The Best Of:


To make it onto Inkfoundry's "Best Of Casefics" collection, a story must have an intriguing beginning, a logical progression to mystery-solving, and a satisfying ending.

There are great stories in the casefic catalogue that aren’t on this list, so if you’re a true connoisseur of the genre, I recommend browsing there for more challenging, open-ended, or tangentially related mysteries.

The Detective: Amir, a hard boiled PI with a broken arm and a tangential grip on reality.

The Mystery: When a mummified head is stolen from St. Johan’s Cathedral by the director’s nephew, Amir is tasked to find both the artifact and the fragile young academic that took it.

  • InkFounder Comments: (Includes Spoilers)

    “Headhunting” by Rich Larson is fun. I don’t think there’s a higher recommendation I can give a short story, and I’ve read maybe thousands at this point.

    Casefic is probably the genre I love the most, and this hits all my favorite notes. It stars a flawed protagonist with an unreliable point of view (not to be confused with an unreliable narrator– Amir is very honest with the reader about everything he’s doing and seeing, including the fact that he doesn’t trust his eyes one bit). It takes place in a cyberpunk future but leans more into classic noir than neon-noir, probably because the character is so grungy he just greases up our lens. 

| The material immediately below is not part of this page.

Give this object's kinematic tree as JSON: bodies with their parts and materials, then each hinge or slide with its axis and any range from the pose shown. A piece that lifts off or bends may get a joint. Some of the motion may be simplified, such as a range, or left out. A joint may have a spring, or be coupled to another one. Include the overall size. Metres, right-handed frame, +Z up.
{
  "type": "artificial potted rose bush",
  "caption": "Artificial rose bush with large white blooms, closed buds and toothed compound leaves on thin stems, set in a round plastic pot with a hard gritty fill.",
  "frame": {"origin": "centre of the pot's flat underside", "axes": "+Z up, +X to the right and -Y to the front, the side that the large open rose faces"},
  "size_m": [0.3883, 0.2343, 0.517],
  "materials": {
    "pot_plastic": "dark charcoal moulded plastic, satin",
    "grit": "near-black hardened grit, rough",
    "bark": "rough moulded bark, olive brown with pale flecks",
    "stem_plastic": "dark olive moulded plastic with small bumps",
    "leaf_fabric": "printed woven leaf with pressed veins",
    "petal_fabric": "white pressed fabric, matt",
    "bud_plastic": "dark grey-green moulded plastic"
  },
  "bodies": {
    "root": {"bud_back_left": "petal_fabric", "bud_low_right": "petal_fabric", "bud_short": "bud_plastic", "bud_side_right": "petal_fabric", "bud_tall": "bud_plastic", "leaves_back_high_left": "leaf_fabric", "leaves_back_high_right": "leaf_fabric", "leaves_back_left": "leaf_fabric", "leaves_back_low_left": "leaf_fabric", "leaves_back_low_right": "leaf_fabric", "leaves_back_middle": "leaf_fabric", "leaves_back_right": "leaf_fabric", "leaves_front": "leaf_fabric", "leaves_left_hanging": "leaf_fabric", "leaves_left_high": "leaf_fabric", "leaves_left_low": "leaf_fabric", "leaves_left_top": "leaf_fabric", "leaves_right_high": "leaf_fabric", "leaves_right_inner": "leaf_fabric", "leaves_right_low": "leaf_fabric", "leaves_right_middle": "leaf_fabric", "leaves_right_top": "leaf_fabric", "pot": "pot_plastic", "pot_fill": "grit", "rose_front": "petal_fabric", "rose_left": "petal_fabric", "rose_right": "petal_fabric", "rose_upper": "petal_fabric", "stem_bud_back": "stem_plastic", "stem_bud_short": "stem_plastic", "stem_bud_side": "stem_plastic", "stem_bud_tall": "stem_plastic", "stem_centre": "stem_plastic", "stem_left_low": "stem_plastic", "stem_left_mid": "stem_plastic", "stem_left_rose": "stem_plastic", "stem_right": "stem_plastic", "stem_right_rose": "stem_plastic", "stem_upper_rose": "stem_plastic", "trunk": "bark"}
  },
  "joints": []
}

    I remember on my first time reading it I was on the fence about whether or not I would be okay with there being a magical fix or explanation to Amir’s apparent mental illness, but by the end I was so completely on board. Amir is such a reprobate, all the trouble he gets into feels inevitable. The conclusion to the story clicks into place with exactly the right beat. Some mysteries end with a forehead slapping “of course!”, but even upon my first read, I ended with a fond and exasperated eyeroll of an “of course“. Having gotten to know Amir, of course he’s exactly the kid that would have kissed a mummified head on a school trip. 

    To make it onto the best of casefic, the story must have an intriguing beginning, a logical progression to the mystery, and a satisfying end. “Headhunting” delivers it all with deliciously deranged darkness and a good dose of humor to chase it down.

    It ranks so high on my list of favorite stories, I read it every few months.

The Detective: Loren McCully, one of the many workers isolated inside a dangerous Quintessence mine. 

The Mystery: When their witch refuses to treat the dying miners, Loren takes matters into his own hands and discovers that nothing is what it seems.

  • InkFounder Comments: (Includes Spoilers)

    This is a kind of unusual one, but just… breathtaking in so many ways. the story changes genres, protagonists, and even mysteries a few times in the telling, but the transfer of tension is entirely seamless. The sense of dread and desperation ramps up throughout and each time I thought things couldn’t get any worse for the protagonists, BAM, they absolutely did.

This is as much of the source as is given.